The Lady Byng Memorial Trophy is awarded annually to the National Hockey League (NHL) player “adjudged to have exhibited the best type of sportsmanship and gentlemanly conduct combined with a high standard of playing ability.” The trophy was donated to the NHL in 1925 by Lady Evelyn Byng, wife of Governor General Byng. It was known as the Lady Byng Trophy until her death in 1949, when it was renamed the Lady Byng Memorial Trophy. The winner is chosen through a poll of the Professional Hockey Writers’ Association at the end of the regular season and is awarded after the Stanley Cup playoffs. Notable winners include Frank Boucher, Wayne Gretzky, Red Kelly, Pavel Datsyuk, Mike Bossy, Ron Francis and Martin St. Louis.
Lady Byng
Lady Byng
Lady Byng, née Marie Evelyn Moreton. Painting by Philip de László
(courtesy Bonhams/Wikimedia CC)

History of the Lady Byng Memorial Trophy

The trophy was donated in 1925 by Lady Evelyn Byng, wife of Governor General Byng. Both she and her husband loved sports and became hockey fans after moving to Ottawa, where they attended Senators games. She decided to donate a trophy that would promote sportsmanship and gentlemanly play, qualities she greatly admired.

In March 1925, Lady Byng wrote to Frank Calder, president of the NHL, offering to present an annual “challenge cup” for the “cleanest and most effective player in the league.” It was only the second individual award in the league, after the Hart Trophy for the league’s most valuable player (first awarded in 1924).

“Lady Byng Gives Cup to Elevate the Game In the Pro. League”

Desiring to raise the standard of professional hockey, Lady Byng of Vimy proposes to present a challenge cup to be held each year by the cleanest and most effective player in the league.

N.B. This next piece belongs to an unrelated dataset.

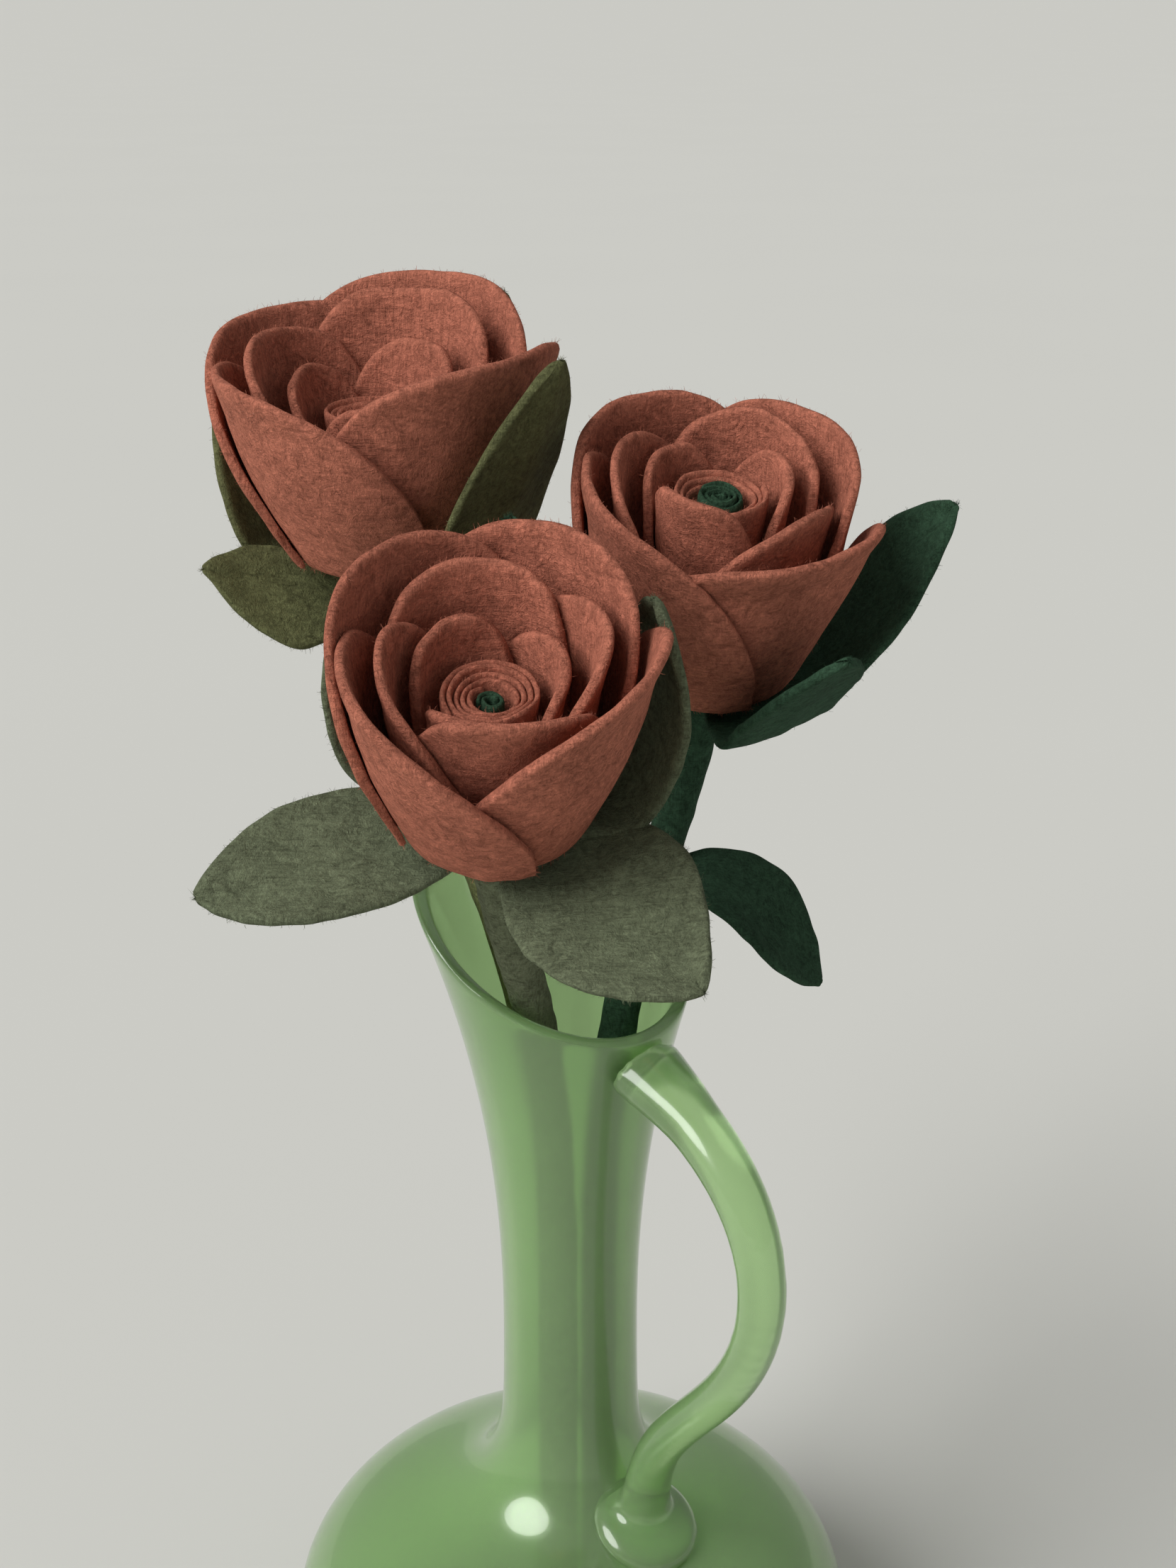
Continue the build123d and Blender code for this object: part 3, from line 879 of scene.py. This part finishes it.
class VASE_OT_leaves(PieceOperator):
    """Cut the felt leaves and bend them out from under each rose"""

    bl_idname = "vase.leaves"
    bl_label = "Leaves"

    def execute(self, context):
        felt = context.scene.flower_settings.leaf_felt / MM
        seed = 80
        for name, rose in ROSES.items():
            for leaf, data in LEAVES[name].items():
                seed += 1
                node, middle = f"{name}_{leaf}", leaf_of(rose, data, seed)
                slot, disc = LEAF_SLOT[name], f"{name}_disc"
                felt_piece(f"{node}_cut", middle, felt, slot, rose["body"], [node], disc)
        node = "right_rose_side_leaf"
        felt_piece(f"{node}_cut", side_leaf(), felt, "forest_felt", "bunch", [node], "right_rose_wrap")
        return {"FINISHED"}


class VASE_OT_calyxes(PieceOperator):
    """Lay a round felt disc under each rose and wind a felt collar round the top of its stem"""

    bl_idname = "vase.calyxes"
    bl_label = "Discs and collars"

    def execute(self, context):
        for name, rose in ROSES.items():
            slot, body = LEAF_SLOT[name], rose["body"]
            height, turn = np.meshgrid(
                np.linspace(-6.9, -2.4, 5), np.linspace(0, 2 * np.pi * 1.05, 49), indexing="ij",
            )
            radius = 3.9 + 0.6 * turn / (2 * np.pi)
            local = np.stack([radius * np.cos(turn + 4.0), radius * np.sin(turn + 4.0), height], -1)
            collar = add_piece(f"{name}_collar", *sheet_mesh(to_world(rose, local), COLLAR_FELT), slot, body)
            radius, turn = np.meshgrid(
                np.linspace(0.6, 12.6, 8), np.linspace(0, 2 * np.pi, 49), indexing="ij",
            )
            local = np.stack([radius * np.cos(turn), radius * np.sin(turn), 0 * turn - 1.05], -1)
            felt_piece(
                f"{name}_disc", to_world(rose, local), DISC_FELT, slot, body, [f"{name}_calyx"], f"{name}_wrap",
                extras=[collar],
            )
        return {"FINISHED"}


class VASE_OT_fuzz(PieceOperator):
    """Raise loose wool fibres on the cut edges and faces of the felt"""

    bl_idname = "vase.fuzz"
    bl_label = "Loose fibres"

    def execute(self, context):
        settings = context.scene.flower_settings
        chance = random.Random(settings.seed)
        for name, rose in ROSES.items():
            for slot in ("petal_felt", LEAF_SLOT[name]):
                felts = [
                    piece for piece in bpy.data.objects
                    if piece.name.startswith(name) and "cut_edge" in piece
                    and piece["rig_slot"] == slot and piece["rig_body"] == rose["body"]
                ]
                amount = settings.fuzz if slot == "petal_felt" else settings.fuzz // 3
                points, faces = self.fibres(felts, amount, chance)
                kind = slot.split("_")[0]
                add_piece(f"{name}_{kind}_fibres", points, faces, slot, rose["body"], levels=0)
        return {"FINISHED"}

    def fibres(self, felts, amount, chance):
        """Thin bent ribbons that stand on the pieces, most of them on their cut edges."""
        places = []
        for felt in felts:
            vertices = felt.data.vertices
            coordinates = np.array([v.co for v in vertices]) / MM
            normals = np.array([v.normal for v in vertices])
            places.append((coordinates, normals, range(felt["cut_edge"], len(vertices)), len(vertices)))
        points, faces = [], []
        for _ in range(amount):
            coordinates, normals, rim, count = places[chance.randrange(len(places))]
            on_rim = chance.random() < FIBRES_ON_EDGE
            i = rim[chance.randrange(len(rim))] if on_rim else chance.randrange(count)
            j = i + 1 if i + 1 < count else i - 1
            share = chance.random()
            along = coordinates[j] - coordinates[i]
            if np.linalg.norm(along) > 4.0:
                share = 0.0
            root = coordinates[i] + along * share
            normal = normals[i]
            stray = np.array([chance.gauss(0, 1) for _ in range(3)])
            lie = stray - normal * stray.dot(normal)
            direction = unit(normal * chance.uniform(0.25, 1.0) + unit(lie) * chance.uniform(0.3, 1.1))
            length = chance.uniform(0.4, 1.3) * (1.0 if on_rim else 0.8)
            width = chance.uniform(0.025, 0.055)
            bend = unit(np.cross(direction, stray)) * length * chance.uniform(-0.35, 0.35)
            side = unit(np.cross(direction, normal + 0.01)) * width
            start = len(points)
            for share in (0.0, 0.5, 1.0):
                centre = root - normal * 0.12 + direction * length * share + bend * share * share
                reach = side * (1 - 0.6 * share)
                points += [centre - reach, centre + reach]
            faces += [(start, start + 1, start + 3, start + 2), (start + 2, start + 3, start + 5, start + 4)]
        return points, faces


class VASE_OT_stage(PieceOperator):
    """Set the floor, the lights and the camera"""

    bl_idname = "vase.stage"
    bl_label = "Stage"

    def execute(self, context):
        settings = context.scene.stage_settings
        scene = context.scene
        side = np.array([-400.0, -20.0, -2.0, 2.0, 20.0, 400.0])
        points = [(x, y, 0.0) for y in side for x in side]
        corners = [6 * i + j for i in range(5) for j in range(5)]
        faces = [(a, a + 1, a + 7, a + 6) for a in corners]
        mesh = bpy.data.meshes.new("floor")
        mesh.from_pydata(points, [], faces)
        floor = bpy.data.objects.new("floor", mesh)
        scene.collection.objects.link(floor)
        mesh.materials.append(floor_paint(tuple(settings.floor)))

        data = bpy.data.lights.new("key_light", "SUN")
        data.energy, data.angle = settings.key, math.radians(42.0)
        light = bpy.data.objects.new("key_light", data)
        light.rotation_euler = Vector((0.64, 0.46, -0.62)).to_track_quat("-Z", "Y").to_euler()
        scene.collection.objects.link(light)
        world = bpy.data.worlds.new("studio")
        world.use_nodes = True
        background = world.node_tree.nodes["Background"]
        background.inputs["Color"].default_value = (1.0, 0.995, 0.975, 1.0)
        background.inputs["Strength"].default_value = settings.sky
        scene.world = world
        data = bpy.data.cameras.new("camera")
        data.lens, data.sensor_width, data.sensor_fit = 48.82, 36.0, "AUTO"
        data.clip_start, data.clip_end = 0.02, 2000.0
        camera = bpy.data.objects.new("camera", data)
        camera.location = (0.004, -0.410, 0.391)
        camera.rotation_euler = (math.radians(69.6), 0.0, 0.0)
        scene.collection.objects.link(camera)
        scene.camera = camera
        scene.view_settings.view_transform = "Standard"
        return {"FINISHED"}


class VASE_PT_panel(bpy.types.Panel):
    """Lists the vase's building steps and settings"""

    bl_idname = "VASE_PT_panel"
    bl_label = "Jug vase"
    bl_space_type = "VIEW_3D"
    bl_region_type = "UI"
    bl_category = "Vase"

    def draw(self, context):
        for group in (getattr(context.scene, name) for name in GROUPS):
            box = self.layout.box()
            for name in group.__annotations__:
                box.prop(group, name)
        for operator in OPERATORS:
            self.layout.operator(operator.bl_idname)


OPERATORS = (
    VASE_OT_body, VASE_OT_handle, VASE_OT_stems, VASE_OT_calyxes, VASE_OT_petals, VASE_OT_centres,
    VASE_OT_leaves, VASE_OT_fuzz, VASE_OT_stage,
)
GROUPS = {"vase_settings": VaseSettings, "flower_settings": FlowerSettings, "stage_settings": StageSettings}


def register():
    for group in GROUPS.values():
        bpy.utils.register_class(group)
    for name, group in GROUPS.items():
        setattr(bpy.types.Scene, name, PointerProperty(type=group))
    for operator in (*OPERATORS, VASE_PT_panel):
        bpy.utils.register_class(operator)


def unregister():
    for operator in (VASE_PT_panel, *reversed(OPERATORS)):
        bpy.utils.unregister_class(operator)
    for name, group in GROUPS.items():
        delattr(bpy.types.Scene, name)
        bpy.utils.unregister_class(group)


def main():
    register()
    for operator in OPERATORS:
        family, step = operator.bl_idname.split(".")
        getattr(getattr(bpy.ops, family), step)()


if __name__ == "__main__":
    main()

In a letter to Frank Calder the wife of the Governor-General says:

“Feeling a great desire to help your effort to ‘clean hockey’ and eliminate the needless rough play that at present is a threat to the game, and also to leave a tangible record of the enjoyment I personally have had from the game during our sojourn in Canada, I am writing to ask if you will let me offer a challenge cup for the man on any team in the league who, while being thoroughly effective, is also a thoroughly clean player.

“I am convinced that the public desires good sport, not the injuring of players, and if by donating this challenge cup I can in any way help towards this end it will give me a great deal of pleasure.

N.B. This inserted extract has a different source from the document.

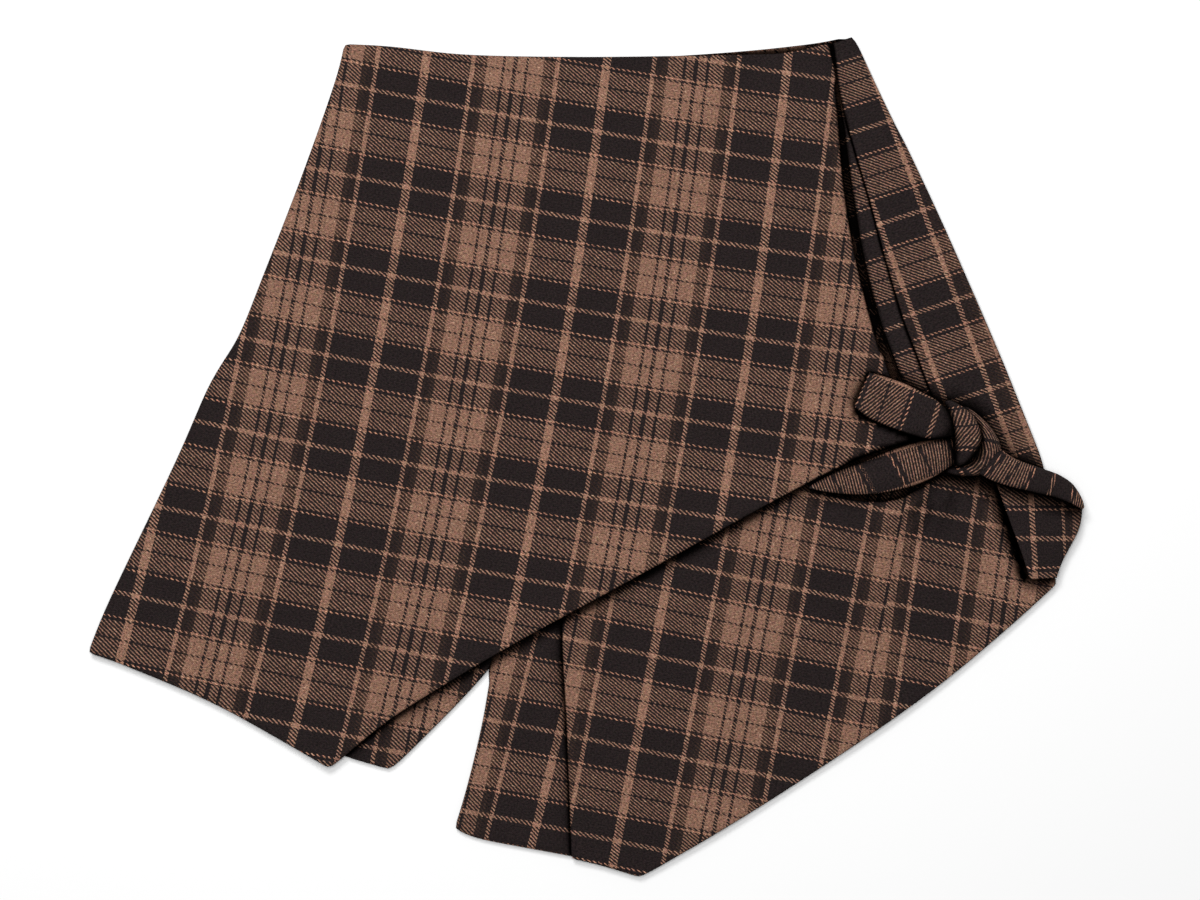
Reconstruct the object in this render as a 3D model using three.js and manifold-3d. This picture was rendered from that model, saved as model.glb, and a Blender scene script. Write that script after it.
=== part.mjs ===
// A checked skort laid flat: shorts with a wrap overskirt over their front, tied in a half bow at the
// wearer's left hip. The wrap's upper panel runs from the waist down to a slanting hem, and its corner
// goes into the knot. The under panel comes out below that hem, and a pleated hip panel beside it.
//
// Millimetres. +X is the wearer's left, where the bow is, +Y is towards the waist, and +Z is up from the
// surface. Outlines are measured from the middle of the garment's own outline.
import * as THREE from "three";
import { mergeVertices } from "three/addons/utils/BufferGeometryUtils.js";
import Module from "manifold-3d";

const wasm = await Module();
wasm.setup();

// Driving dimensions.
const clothThickness = 1.5;
const seamGap = 0.3; // between pieces that lie together or meet at a seam
const layer = clothThickness + seamGap; // rise from one layer of cloth to the next
const tieThickness = 3; // a tie is a sewn tube, pressed flat
const loftHeight = 2; // how far the layers puff up between seams and hems
const loftReach = 70; // distance from a seam at which they have their full loft
const gridCell = 24; // size of a panel's facets
const edgeStep = 16; // longest step along a curved edge
const cutDepth = 60; // an outline cuts through every height that a panel reaches

const underwrapLeft = -19; // where the under panel's hidden edge starts
const stepOver = { far: 60, near: 27 }; // the overskirt climbs onto the under panel between these distances
const edgeCurl = { height: 2, reach: 45 }; // free edges of the overskirt stand up a little
const knotCentre = { x: 249, y: 12 };
const overskirtRise = { height: 3.5, near: 15, far: 75 }; // the overskirt's corner climbs into the knot
const underwrapRise = { height: 2, near: 15, far: 60 };
const tuckRidge = { height: 2.4, width: 20 }; // the soft fold that the knot pulls in the under panel
const tuckLine = { x1: 238, y1: -8, x2: 190, y2: -172 };
const pleatDepth = 4; // how far the hip pleat's inner fold lies behind the outer one
const pleatTurn = 1.2; // length of cloth that turns round a fold

const shortsColour = 0x55423b;
const skirtColour = 0x5b463e;
const tieColour = 0x4f3d37;

// Outlines, edge by edge, clockwise from the waist. Each edge is a smooth curve through its points and
// ends at the next edge's first point. Names with "hidden" run under another panel.
const overskirtEdges = {
  waist: [{ x: -155, y: 266.5 }, { x: -125, y: 265 }, { x: -75, y: 259.5 }, { x: 10, y: 258 },
    { x: 131, y: 260 }],
  waistEnd: [{ x: 131, y: 260 }, { x: 157.5, y: 266.5 }],
  wrapEdge: [{ x: 157.5, y: 266.5 }, { x: 163.5, y: 236 }, { x: 168.5, y: 175 }, { x: 176.5, y: 127 },
    { x: 190.5, y: 72.5 }, { x: 203.5, y: 37 }, { x: 232, y: 13.5 }],
  knotCorner: [{ x: 232, y: 13.5 }, { x: 231.5, y: 10 }],
  slantingHem: [{ x: 231.5, y: 10 }, { x: 207, y: 8.5 }, { x: 188, y: 3 }, { x: 141.5, y: -18 },
    { x: 22.5, y: -83.5 }, { x: -52.5, y: -124.5 }, { x: -117.5, y: -164 }, { x: -141, y: -181.5 },
    { x: -162, y: -199.5 }],
  hemCorner: [{ x: -162, y: -199.5 }, { x: -165, y: -201 }],
  legHem: [{ x: -165, y: -201 }, { x: -194.5, y: -184 }, { x: -243, y: -157.5 }, { x: -305, y: -131.5 }],
  sideCorner: [{ x: -305, y: -131.5 }, { x: -320.5, y: -126.5 }],
  side: [{ x: -320.5, y: -126.5 }, { x: -307, y: -93 }, { x: -263.5, y: -2 }, { x: -241, y: 49.5 },
    { x: -224.5, y: 75 }, { x: -208.5, y: 114.5 }, { x: -183.5, y: 179 }, { x: -160.5, y: 244 },
    { x: -155, y: 266.5 }],
};

const underwrapEdges = {
  hiddenWaist: [{ x: underwrapLeft, y: 255 }, { x: 132.5, y: 255.5 }],
  hiddenEdge: [{ x: 132.5, y: 255.5 }, { x: 139, y: 101.5 }, { x: 143, y: -17.5 }],
  topEdge: [{ x: 143, y: -17.5 }, { x: 165.5, y: -26.5 }, { x: 190.5, y: -29.5 }, { x: 209, y: -26.5 },
    { x: 220.5, y: -16 }, { x: 233, y: -11 }, { x: 258.5, y: -13 }],
  underBand: [{ x: 258.5, y: -13 }, { x: 298, y: -18 }],
  side: [{ x: 298, y: -18 }, { x: 302.5, y: -76 }],
  corner: [{ x: 302.5, y: -76 }, { x: 305, y: -82 }],
  slantingHem: [{ x: 305, y: -82 }, { x: 272.5, y: -111.5 }, { x: 228.5, y: -148 }, { x: 173.5, y: -187 },
    { x: 100.5, y: -234 }, { x: 40, y: -269.5 }],
  hemCorner: [{ x: 40, y: -269.5 }, { x: 35.5, y: -271.5 }],
  legHem: [{ x: 35.5, y: -271.5 }, { x: 7.5, y: -263 }, { x: -8.5, y: -259.5 }],
  openEdge: [{ x: -8.5, y: -259.5 }, { x: -12, y: -162 }, { x: -14.5, y: -102.5 },
    { x: underwrapLeft, y: 255 }],
};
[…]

“(Signed) Evelyn Byng of Vimy.”

It is understood that the cup will be for annual competition among the players. The same jury of sports editors which selects the winner of the Hart Trophy will decide which player deserves the cup.

(The Globe, 9 March 1925)


Lady Byng Trophy: Early Winners

Frank Nighbor of the Ottawa Senators won the trophy in both 1925 and 1926, while Billy Burch of the New York Americans received it in 1927. The following year, Frank Boucher of the New York Rangers won his first Lady Byng Trophy. In 1935, after Boucher had won the trophy seven times, he was given it to keep, and Lady Byng donated another trophy to the league. According to an article in the Globe that year, Boucher “announced he will not allow himself to be considered eligible for the trophy in the future, so that others may have a chance at the award.” (The original trophy was destroyed in a fire at Boucher’s home in 1962.)

Lady Byng Memorial Trophy

After Lady Byng died in 1949, the NHL presented a new trophy and renamed it the Lady Byng Memorial Trophy. Wayne Gretzky has won the trophy five times, second only to Boucher. Red Kelly and Pavel Datsyuk won four times each, followed by three-time winners Bobby Bauer, Alex Delvecchio, Mike Bossy, Ron Francis and Martin St. Louis.